The Diamondback: Sunny Day: A UMD Researcher Found the Indian Version of Sesame Street Helps Kids
Dina Borzekowski, research professor in the behavioral and community health department, found that watching the Indian version of Sesame Street helps children reach higher levels of literacy, numeracy, health and socio-emotional development, the Diamondback reported.
The show, Galli Galli Sim Sim, features a puppet named Chamki, an advocate for girls education, and Raya, who teaches children how to prevent sickness with good hygiene.
Borzekowski told the Diamondback that Chamki’s character encourages girls to think bigger.
“What we’re seeing is we can use media to reach some of the most impoverished children in the world,” Borzekowski told the Diamondback.
Borzekowski is a research professor of behavioral and community health and the interim director of the School of Public Health’s Global Health Initiative. She is an internationally recognized expert in the area of children, media and health.

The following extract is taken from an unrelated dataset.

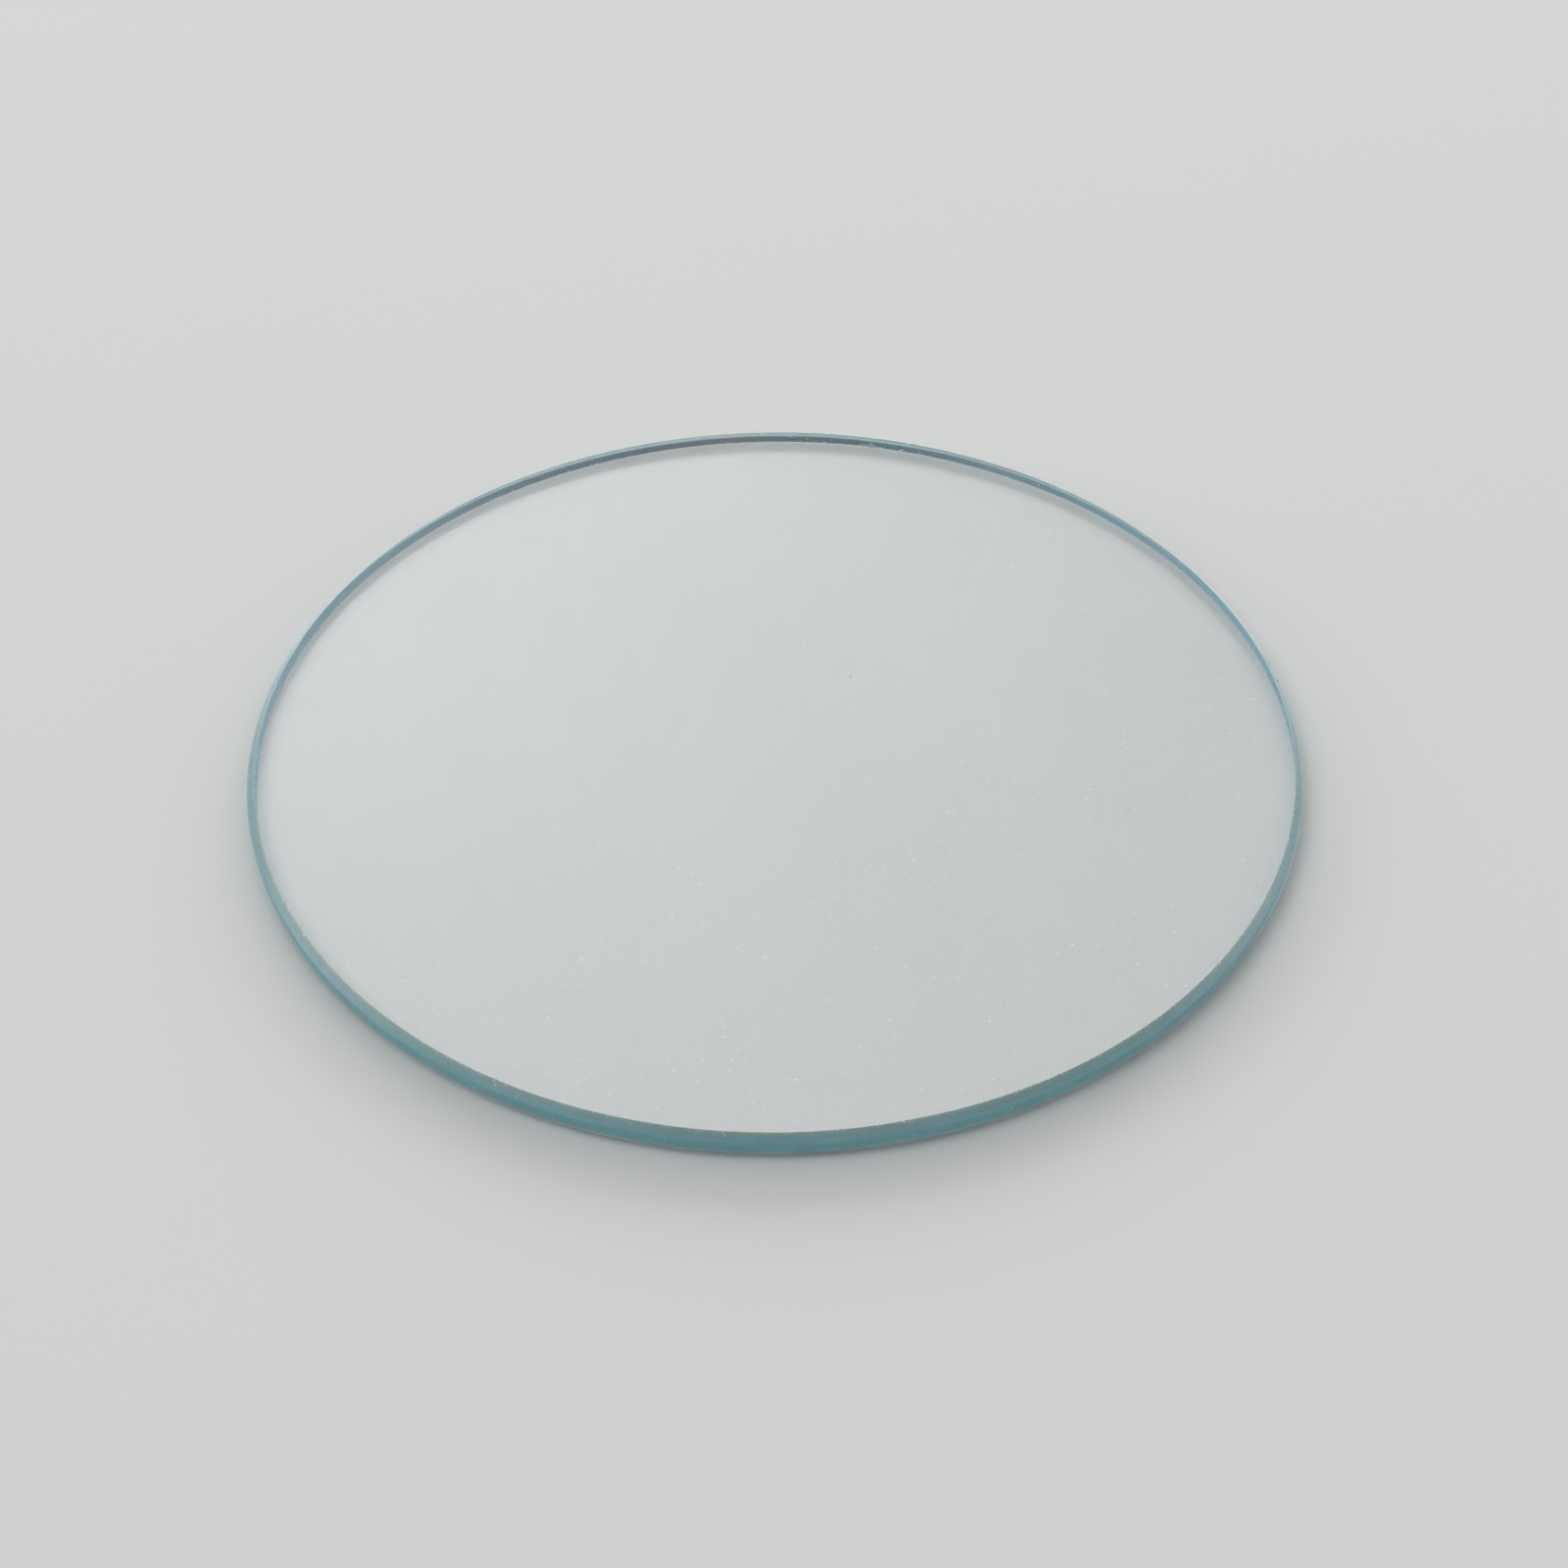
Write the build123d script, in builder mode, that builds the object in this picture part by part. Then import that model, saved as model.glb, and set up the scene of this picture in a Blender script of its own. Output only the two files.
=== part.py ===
from build123d import *
import os

# Flat round watch crystal, loose, as it is sold to be fitted to a case.
# It is one disc of mineral glass with two polished faces. Its edge is ground all
# the way round, with an arris at each face, and the grinding softens the corner
# where an arris meets the wall.
# The origin is the centre of the inner face, which the crystal lies on and which
# seats on the case ledge. +Z points out through the outer face.
# Lengths are in millimetres.

os.makedirs("parts", exist_ok=True)

# Driving dimensions
crystal_diameter = 38.0
crystal_thickness = 1.0

# How far each arris cuts in from the ground wall, measured along the face, and
# how far it cuts down from the face, measured along the wall
outer_arris_width = 0.30
outer_arris_height = 0.30
inner_arris_width = 0.30
inner_arris_height = 0.30

# Radius that the grinding leaves where an arris turns into the wall
arris_blend_radius = 0.25

# Places on the half section, seen from the side
rim_radius = crystal_diameter / 2
inner_polish_radius = rim_radius - inner_arris_width
outer_polish_radius = rim_radius - outer_arris_width
wall_bottom = inner_arris_height
wall_top = crystal_thickness - outer_arris_height

# The crystal: half a section through the glass, turned once round its axis
with BuildPart() as crystal:
    with BuildSketch(Plane.XZ) as half_section:
        with BuildLine():
            Polyline(
                (0, 0),
                (inner_polish_radius, 0),
                (rim_radius, wall_bottom),
                (rim_radius, wall_top),
                (outer_polish_radius, crystal_thickness),
                (0, crystal_thickness),
                close=True,
            )
        make_face()
        # The two outermost corners are the ends of the ground wall
        wall_ends = half_section.vertices().group_by(Axis.X)[-1]
        fillet(wall_ends, radius=arris_blend_radius)
    revolve(axis=Axis.Z)
    # Both polished faces stay flat, and everything between them is ground
    polished_faces = crystal.faces().filter_by(Plane.XY)
    ground_faces = crystal.faces() - polished_faces

crystal.part.label = "crystal"
export_step(crystal.part, "parts/crystal.step")

polished_area = sum(face.area for face in polished_faces)
ground_area = sum(face.area for face in ground_faces)
print("crystal volume in mm3", round(crystal.part.volume, 3))
print("polished area in mm2", round(polished_area, 3))
print("ground area in mm2", round(ground_area, 3))
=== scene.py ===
import math

import bpy
import numpy as np
from mathutils import Matrix, Vector


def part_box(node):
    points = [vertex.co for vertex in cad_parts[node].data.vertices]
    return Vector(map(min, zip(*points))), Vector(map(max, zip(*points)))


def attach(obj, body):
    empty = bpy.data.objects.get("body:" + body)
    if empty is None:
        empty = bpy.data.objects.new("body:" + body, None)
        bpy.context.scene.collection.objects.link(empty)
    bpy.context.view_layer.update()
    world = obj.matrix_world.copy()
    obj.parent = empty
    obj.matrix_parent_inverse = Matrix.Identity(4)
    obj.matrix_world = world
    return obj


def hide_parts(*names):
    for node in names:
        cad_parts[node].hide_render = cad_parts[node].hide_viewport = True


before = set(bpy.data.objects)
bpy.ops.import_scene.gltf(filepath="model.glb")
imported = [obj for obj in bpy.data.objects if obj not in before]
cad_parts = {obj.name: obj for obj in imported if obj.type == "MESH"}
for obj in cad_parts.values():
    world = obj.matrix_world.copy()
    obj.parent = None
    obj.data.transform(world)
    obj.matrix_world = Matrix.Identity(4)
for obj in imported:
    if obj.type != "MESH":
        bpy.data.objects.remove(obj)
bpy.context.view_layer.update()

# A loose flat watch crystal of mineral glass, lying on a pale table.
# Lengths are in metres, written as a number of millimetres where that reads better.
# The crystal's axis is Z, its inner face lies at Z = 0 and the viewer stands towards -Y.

mm = 0.001

# The disc reaches as far as the flattest side of the CAD solid's fine facets
lowCorner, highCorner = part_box("crystal")
rimRadius = min(-lowCorner[0], -lowCorner[1], highCorner[0], highCorner[1])
glassThickness = highCorner[2]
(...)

In her study, published in the Journal of Applied Developmental Psychology in August, Borzekoswki found that preschoolers who watched Galli Galli Sim Sim were better at reading and working with numbers than those who watched other shows, like Dora the Explorer or Tom & Jerry, the Diamondback reported. The preschoolers understood health and emotional issues better.
Borzekowki has been working with the nonprofit behind the show, Sesame Workshop, for about 20 years, according to the Diamondback. She is currently building a team in India to operate without her.